## start Supplied records

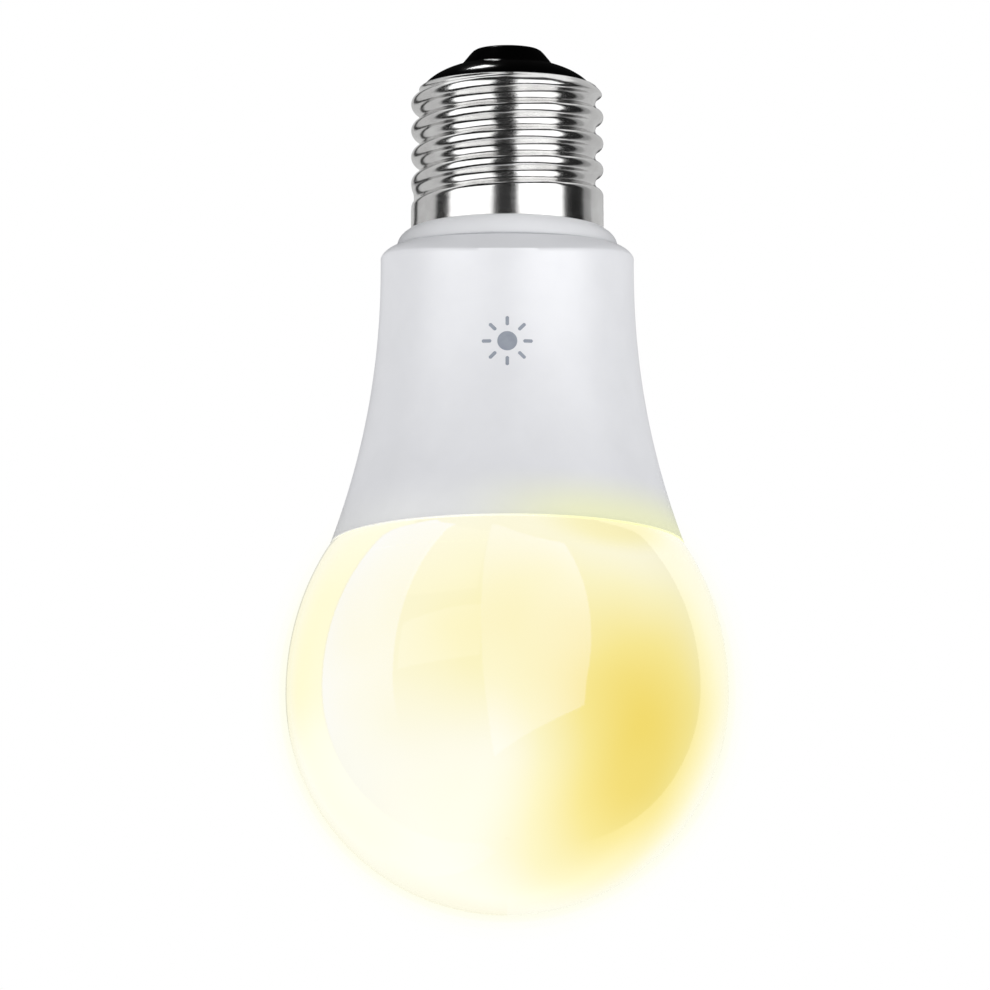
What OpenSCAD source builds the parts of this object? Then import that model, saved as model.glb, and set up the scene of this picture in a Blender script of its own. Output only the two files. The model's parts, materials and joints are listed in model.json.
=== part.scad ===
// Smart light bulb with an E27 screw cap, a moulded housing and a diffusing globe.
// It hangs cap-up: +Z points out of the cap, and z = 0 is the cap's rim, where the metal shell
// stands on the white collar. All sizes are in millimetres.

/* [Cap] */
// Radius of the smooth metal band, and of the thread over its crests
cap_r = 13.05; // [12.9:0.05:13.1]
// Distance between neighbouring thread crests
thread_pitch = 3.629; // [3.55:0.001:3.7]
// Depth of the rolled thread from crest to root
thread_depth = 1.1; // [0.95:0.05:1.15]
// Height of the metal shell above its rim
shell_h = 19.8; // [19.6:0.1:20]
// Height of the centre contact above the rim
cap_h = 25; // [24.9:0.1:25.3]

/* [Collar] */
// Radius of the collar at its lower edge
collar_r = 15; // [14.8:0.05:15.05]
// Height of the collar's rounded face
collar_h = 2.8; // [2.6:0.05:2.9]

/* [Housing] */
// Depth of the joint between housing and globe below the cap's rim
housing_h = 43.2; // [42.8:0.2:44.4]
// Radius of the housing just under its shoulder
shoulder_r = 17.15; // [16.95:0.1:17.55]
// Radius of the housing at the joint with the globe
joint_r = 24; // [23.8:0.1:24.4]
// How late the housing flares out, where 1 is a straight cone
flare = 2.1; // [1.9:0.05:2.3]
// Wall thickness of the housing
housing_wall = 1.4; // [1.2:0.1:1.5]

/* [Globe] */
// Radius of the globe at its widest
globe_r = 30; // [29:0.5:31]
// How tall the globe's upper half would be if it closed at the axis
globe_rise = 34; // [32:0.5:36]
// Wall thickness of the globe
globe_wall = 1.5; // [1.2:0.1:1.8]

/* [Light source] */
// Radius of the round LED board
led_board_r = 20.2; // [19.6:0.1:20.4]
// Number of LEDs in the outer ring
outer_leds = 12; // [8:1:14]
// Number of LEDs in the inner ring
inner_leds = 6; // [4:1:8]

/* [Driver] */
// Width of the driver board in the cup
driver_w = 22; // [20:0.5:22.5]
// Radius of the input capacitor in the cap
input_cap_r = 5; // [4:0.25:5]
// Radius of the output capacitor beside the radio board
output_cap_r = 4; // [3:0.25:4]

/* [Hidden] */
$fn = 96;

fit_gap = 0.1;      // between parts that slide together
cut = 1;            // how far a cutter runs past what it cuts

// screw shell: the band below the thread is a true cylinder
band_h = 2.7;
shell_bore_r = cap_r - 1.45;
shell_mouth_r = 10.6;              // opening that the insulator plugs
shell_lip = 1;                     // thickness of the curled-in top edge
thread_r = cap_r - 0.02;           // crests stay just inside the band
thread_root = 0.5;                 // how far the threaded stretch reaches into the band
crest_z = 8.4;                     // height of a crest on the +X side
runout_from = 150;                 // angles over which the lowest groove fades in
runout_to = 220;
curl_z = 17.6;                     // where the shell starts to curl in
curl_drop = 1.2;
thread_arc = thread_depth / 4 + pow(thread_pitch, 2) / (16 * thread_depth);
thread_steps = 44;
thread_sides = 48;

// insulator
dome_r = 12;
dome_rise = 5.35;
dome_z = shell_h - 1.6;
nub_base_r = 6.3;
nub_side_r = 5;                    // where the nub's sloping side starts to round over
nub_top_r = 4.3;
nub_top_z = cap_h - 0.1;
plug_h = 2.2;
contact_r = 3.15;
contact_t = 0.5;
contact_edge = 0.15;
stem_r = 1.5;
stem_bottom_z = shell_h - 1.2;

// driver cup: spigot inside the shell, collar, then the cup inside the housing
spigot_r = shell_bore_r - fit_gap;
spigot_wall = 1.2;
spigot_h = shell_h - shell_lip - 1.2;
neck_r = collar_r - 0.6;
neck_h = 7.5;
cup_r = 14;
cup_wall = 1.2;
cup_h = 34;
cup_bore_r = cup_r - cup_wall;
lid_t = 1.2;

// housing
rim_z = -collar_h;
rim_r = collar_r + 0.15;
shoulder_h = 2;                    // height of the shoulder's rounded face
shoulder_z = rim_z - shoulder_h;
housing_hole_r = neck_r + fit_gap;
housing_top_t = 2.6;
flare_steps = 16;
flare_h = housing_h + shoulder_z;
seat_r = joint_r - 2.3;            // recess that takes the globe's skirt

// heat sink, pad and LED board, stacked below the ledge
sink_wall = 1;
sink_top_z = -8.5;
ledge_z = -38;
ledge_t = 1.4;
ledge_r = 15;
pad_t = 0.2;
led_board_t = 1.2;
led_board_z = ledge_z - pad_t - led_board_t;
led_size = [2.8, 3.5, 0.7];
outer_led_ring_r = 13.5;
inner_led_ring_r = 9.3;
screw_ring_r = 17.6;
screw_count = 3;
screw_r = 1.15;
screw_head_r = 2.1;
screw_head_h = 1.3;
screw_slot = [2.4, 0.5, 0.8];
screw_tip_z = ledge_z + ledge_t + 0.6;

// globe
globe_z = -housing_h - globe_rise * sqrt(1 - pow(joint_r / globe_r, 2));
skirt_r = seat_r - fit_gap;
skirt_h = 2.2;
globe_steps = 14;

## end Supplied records
## start Supplied records

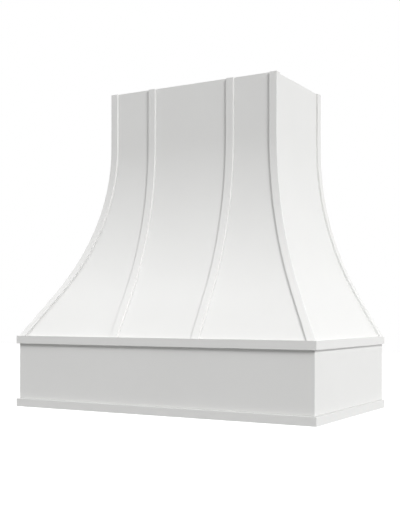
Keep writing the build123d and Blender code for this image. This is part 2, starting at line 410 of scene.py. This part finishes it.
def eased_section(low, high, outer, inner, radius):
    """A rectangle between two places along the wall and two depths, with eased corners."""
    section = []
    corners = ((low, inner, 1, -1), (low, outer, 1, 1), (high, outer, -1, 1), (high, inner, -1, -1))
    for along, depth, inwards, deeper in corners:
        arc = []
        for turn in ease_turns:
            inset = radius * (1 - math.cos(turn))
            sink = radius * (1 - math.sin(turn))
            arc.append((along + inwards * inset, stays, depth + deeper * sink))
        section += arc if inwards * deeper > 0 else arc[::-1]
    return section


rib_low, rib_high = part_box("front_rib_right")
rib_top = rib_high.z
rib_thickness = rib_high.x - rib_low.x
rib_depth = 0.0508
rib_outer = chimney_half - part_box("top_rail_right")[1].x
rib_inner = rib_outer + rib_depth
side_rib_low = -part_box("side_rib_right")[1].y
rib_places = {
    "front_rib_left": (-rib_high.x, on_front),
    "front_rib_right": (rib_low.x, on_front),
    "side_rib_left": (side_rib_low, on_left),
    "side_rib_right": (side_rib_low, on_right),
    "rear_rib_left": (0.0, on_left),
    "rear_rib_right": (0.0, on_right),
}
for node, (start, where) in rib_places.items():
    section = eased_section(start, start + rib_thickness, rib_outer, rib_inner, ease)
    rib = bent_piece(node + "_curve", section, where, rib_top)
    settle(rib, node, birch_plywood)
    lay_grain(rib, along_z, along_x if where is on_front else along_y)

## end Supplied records

*Instructions for the task*: From the records above, extract exactly and only the lines that begin at the line with "What OpenSCAD source" and stop after the line with "collar_h = 2.8; // [2.6:0.05:2.9]".

*Solution*:
What OpenSCAD source builds the parts of this object? Then import that model, saved as model.glb, and set up the scene of this picture in a Blender script of its own. Output only the two files. The model's parts, materials and joints are listed in model.json.
=== part.scad ===
// Smart light bulb with an E27 screw cap, a moulded housing and a diffusing globe.
// It hangs cap-up: +Z points out of the cap, and z = 0 is the cap's rim, where the metal shell
// stands on the white collar. All sizes are in millimetres.

/* [Cap] */
// Radius of the smooth metal band, and of the thread over its crests
cap_r = 13.05; // [12.9:0.05:13.1]
// Distance between neighbouring thread crests
thread_pitch = 3.629; // [3.55:0.001:3.7]
// Depth of the rolled thread from crest to root
thread_depth = 1.1; // [0.95:0.05:1.15]
// Height of the metal shell above its rim
shell_h = 19.8; // [19.6:0.1:20]
// Height of the centre contact above the rim
cap_h = 25; // [24.9:0.1:25.3]

/* [Collar] */
// Radius of the collar at its lower edge
collar_r = 15; // [14.8:0.05:15.05]
// Height of the collar's rounded face
collar_h = 2.8; // [2.6:0.05:2.9]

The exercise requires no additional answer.